→ **Data block**:
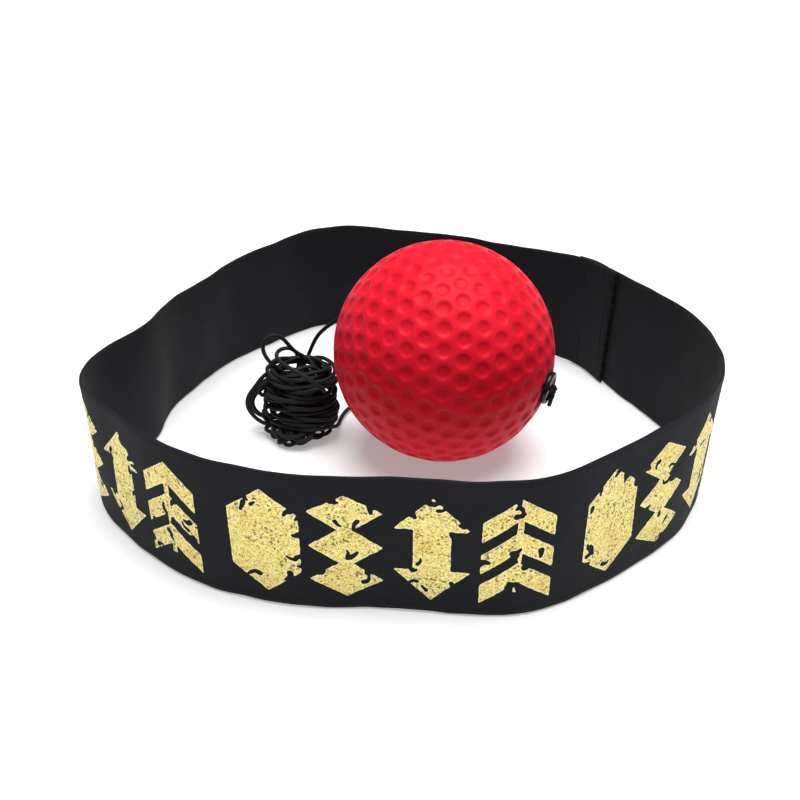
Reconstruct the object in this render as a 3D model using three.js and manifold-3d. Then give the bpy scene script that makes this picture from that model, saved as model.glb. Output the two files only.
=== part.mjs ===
// Reflex ball headband: an elastic webbing ring that is worn on the head, with
// a dimpled foam ball tethered to it by a thin elastic cord. The ring stands on
// its lower edge and the ball lies inside it, with the cord gathered in a hank
// beside the ball.
//
// Millimetres. +Z is up, the front of the ring faces -Y. The origin is on the
// standing surface, below the middle of the ring.

import * as THREE from 'three';
import { mergeVertices } from 'three/addons/utils/BufferGeometryUtils.js';
import Module from 'manifold-3d';

// ---------------------------------------------------------------- dimensions

const BAND_HEIGHT = 38;          // 1.5 inch elastic webbing
const BAND_THICKNESS = 1.2;
const BAND_STATIONS = 132;       // steps along the strip
const BAND_CENTRE = [-3.52, 0.12];

// Radius of the ring's middle surface about BAND_CENTRE, as a Fourier series
// in the plan angle: constant, cos 1, sin 1, cos 2, sin 2 ...
const TOP_EDGE_SERIES = [
  81.385, 4.427, -6.004, -1.24, 0.276, 2.712, -4.223, -0.253, 2.499, -0.248, -0.69, -0.24, -0.97,
  0.752, -0.704, -0.835, 0.122, 0.47, 0.193, 0.24, -0.022, 0.318, 0.441, -0.405, -0.143,
];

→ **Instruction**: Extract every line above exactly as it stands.

→ **Response to the task**:
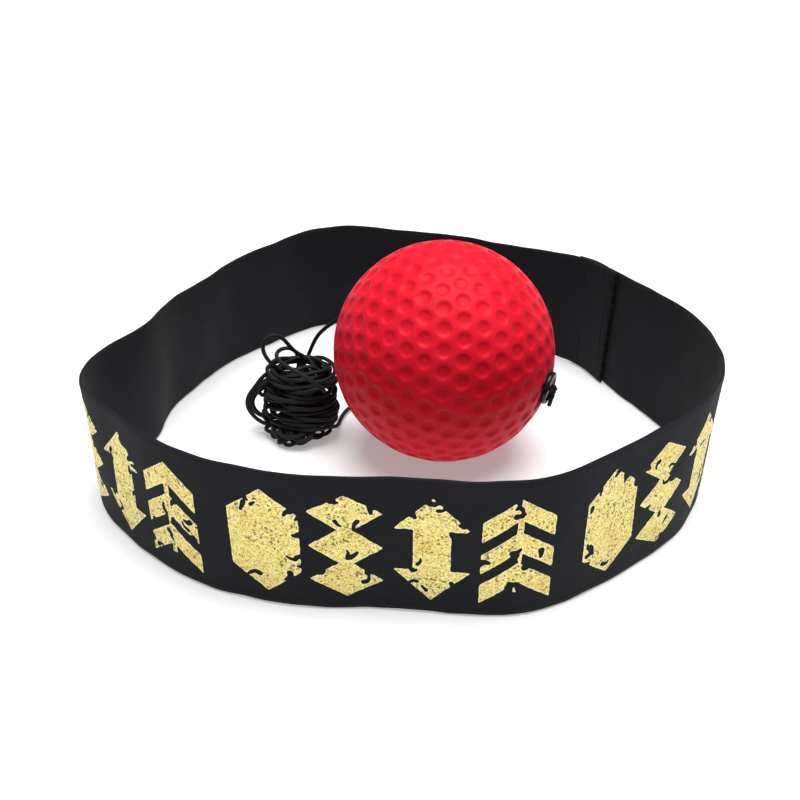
Reconstruct the object in this render as a 3D model using three.js and manifold-3d. Then give the bpy scene script that makes this picture from that model, saved as model.glb. Output the two files only.
=== part.mjs ===
// Reflex ball headband: an elastic webbing ring that is worn on the head, with
// a dimpled foam ball tethered to it by a thin elastic cord. The ring stands on
// its lower edge and the ball lies inside it, with the cord gathered in a hank
// beside the ball.
//
// Millimetres. +Z is up, the front of the ring faces -Y. The origin is on the
// standing surface, below the middle of the ring.

import * as THREE from 'three';
import { mergeVertices } from 'three/addons/utils/BufferGeometryUtils.js';
import Module from 'manifold-3d';

// ---------------------------------------------------------------- dimensions

const BAND_HEIGHT = 38;          // 1.5 inch elastic webbing
const BAND_THICKNESS = 1.2;
const BAND_STATIONS = 132;       // steps along the strip
const BAND_CENTRE = [-3.52, 0.12];

// Radius of the ring's middle surface about BAND_CENTRE, as a Fourier series
// in the plan angle: constant, cos 1, sin 1, cos 2, sin 2 ...
const TOP_EDGE_SERIES = [
  81.385, 4.427, -6.004, -1.24, 0.276, 2.712, -4.223, -0.253, 2.499, -0.248, -0.69, -0.24, -0.97,
  0.752, -0.704, -0.835, 0.122, 0.47, 0.193, 0.24, -0.022, 0.318, 0.441, -0.405, -0.143,
];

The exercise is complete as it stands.